幼稚園から高校までカトリックだった私は、この箇所をかつて何度も、幼稚園のクリスマス会、学校時代の小さな劇、時にはタブローなどの形で上演させられてきた。宿屋の主人が、身重のマリアと夫ヨセフに申し訳なさそうに、宿はいっぱいだと断るのだ。フェリーを待ちたいという旅人を申し訳なく追い出してしまった時に、ふとこの聖書の箇所とそれがリンクした。旅人はひとりで、しかも男で、ありえないんだけど、でもいつでも人を受け入れるために誰かを待つ喫茶の仕事の意味を、ふいに突きつけられた出来事だった。喫茶、すなわち劇場が人を受け入れられなくなる時が来ないように、いつでもひらかれた余白を持っておかなければと思う。

喫茶に陰干ししていたローズマリーをエリエス荘に持ち帰り、窓にぶら下げたら魔除けの草みたいになってしまって怖い。

畑の帝王が、エリエス荘の食堂でオードブルをいくつもつくって待っていてくれた。きゅうりのすりおろしとめんつゆ、ごま油を混ぜ、トマトにかけたものが絶品で、あとでカッペリーニを茹でて持って来てくれたけれどそれが大変よく合っておいしかった。コンソメ、スライスオニオン、けずりかまぼこ(山口のおみやげらしい)のスープとの食べ比べも楽しかった。いちばん私が気に入ったのは、アボカドとダイスに切ったチーズ2種類をわさびマヨネーズであえたもので、サンドイッチにして食べたくなった。

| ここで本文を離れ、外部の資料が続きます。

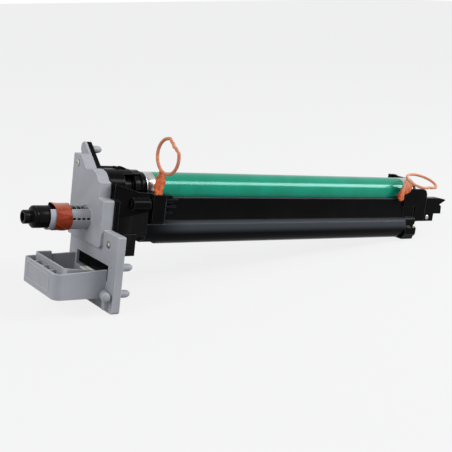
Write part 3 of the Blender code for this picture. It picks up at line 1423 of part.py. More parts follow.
front_cover()
sill_bar()
cover_screw("cover_screw_upper", COVER_SCREW_AXES[0], 0.0)
cover_screw("cover_screw_lower", COVER_SCREW_AXES[1], PLATE_STEP)
outlet_cap()
outlet_spring()
outlet_tape()
waste_pipe()
front_end_frame()
front_bush()
drum_tube()
drum_flange_front()
drum_flange_rear()
rear_bush()
auger_drive_gear()
auger_gear()
waste_auger()
drive_bearing()
waste_housing()
blade_bracket()
cleaning_blade()
blade_screw("blade_screw_front", BLADE_SCREW_XS[0])
blade_screw("blade_screw_rear", BLADE_SCREW_XS[1])
recovery_sheet()
end_seal("end_seal_front", 50.0 * MM, 54.8 * MM)
end_seal("end_seal_rear", 377.2 * MM, 380.8 * MM)
charge_housing()
charge_bearing("charge_bearing_front", CARRIAGE_XS[0])
charge_bearing("charge_bearing_rear", CARRIAGE_XS[1])
charge_spring("charge_spring_front", CARRIAGE_XS[0])
charge_spring("charge_spring_rear", CARRIAGE_XS[1])
roller("charge_roller", CHARGE_AXIS, CHARGE_R, CHARGE_SHAFT_R + GAP, RUBBER, 28)
roller_shaft("charge_shaft", CHARGE_AXIS, CHARGE_SHAFT_R, 20)
roller("cleaning_roller", CLEANER_AXIS, CLEANER_R, CLEANER_SHAFT_R + GAP, FOAM, 20)
roller_shaft("cleaner_shaft", CLEANER_AXIS, CLEANER_SHAFT_R, 12)
rear_end_frame()
rear_cover()
rear_screw("case_screw", REAR_SCREWS[0], 2.6 * MM)
rear_screw("foot_screw", REAR_SCREWS[1], 2.0 * MM)
pull_tab_front()
pull_tab_rear()
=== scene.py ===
import json
import math

import bmesh
import bpy
from mathutils import Matrix, Vector


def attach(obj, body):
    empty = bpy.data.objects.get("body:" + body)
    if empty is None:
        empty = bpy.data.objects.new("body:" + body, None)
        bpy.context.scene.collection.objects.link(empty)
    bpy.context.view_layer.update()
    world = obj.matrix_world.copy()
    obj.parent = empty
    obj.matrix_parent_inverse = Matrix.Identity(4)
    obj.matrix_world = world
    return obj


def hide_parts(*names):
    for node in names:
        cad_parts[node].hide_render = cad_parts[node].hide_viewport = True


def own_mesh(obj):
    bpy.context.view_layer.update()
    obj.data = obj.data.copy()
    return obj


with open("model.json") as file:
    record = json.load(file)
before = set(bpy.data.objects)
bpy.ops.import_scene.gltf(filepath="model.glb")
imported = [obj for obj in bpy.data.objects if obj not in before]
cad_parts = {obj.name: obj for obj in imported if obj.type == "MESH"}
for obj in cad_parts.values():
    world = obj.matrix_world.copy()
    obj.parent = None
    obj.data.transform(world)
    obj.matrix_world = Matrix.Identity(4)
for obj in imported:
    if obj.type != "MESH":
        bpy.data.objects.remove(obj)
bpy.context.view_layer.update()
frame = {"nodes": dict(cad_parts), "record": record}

# Camera
# It stands to the left of the cover, a little above it, and looks along the drum.
camera_data = bpy.data.cameras.new("camera")
camera_data.lens = 72.87
camera_data.sensor_width = 36.0
camera = bpy.data.objects.new("camera", camera_data)
bpy.context.scene.collection.objects.link(camera)
camera_place = Matrix.Translation((-0.37372, -0.73261, 0.13611))
camera_right = Vector((0.81844248, -0.56245018, 0.11748067))
camera_down = Vector((-0.01304017, -0.22258987, -0.97482496))
camera_ahead = Vector((0.57444048, 0.79630619, -0.18951145))
camera_turn = Matrix((camera_right, -camera_down, -camera_ahead)).transposed().to_4x4()
camera.matrix_world = camera_place @ camera_turn
bpy.context.scene.camera = camera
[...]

明るい声の響く食堂を出て、玄関の外に行った。夜空に白い帯のようなものがあって、なんだか白いなあ、雲にしては綺麗だなあとは思っていたが、毎日空の同じところが白いので、最近これが天の川なんだとわかった。真っ黒な海を見ていると、消波ブロックに砕ける波の音だけがする。海に近寄って覗いたが、これはもっと弱っていたら、きっと呼ばれるからいけないなと思った。私は長いスカートばかりはいているから、飛び込んだら服が水を吸って重くなるだろう。いつ死んだっていいし、いつ老婆になってもいいと思っているけれど、とりあえず海から離れて、玄関の喫煙所で腰掛けた。ここで今人が生きている、ということよりも、ここで生まれて死ぬまで生きる人がいる、ということを考えたい。もちろんそれは同じことなんだけれど「そりゃ同じでしょ」って誰かが笑うほどかんたんな「同じ」では、ない。

「ほんならまたな、もし夜光虫が海にいたら呼ぶわ」と言いながら帝王は帰っていった。そのあと呼びに来なかったところを見ると、私が夜光虫の光に会えるのはもう少し先のようだ。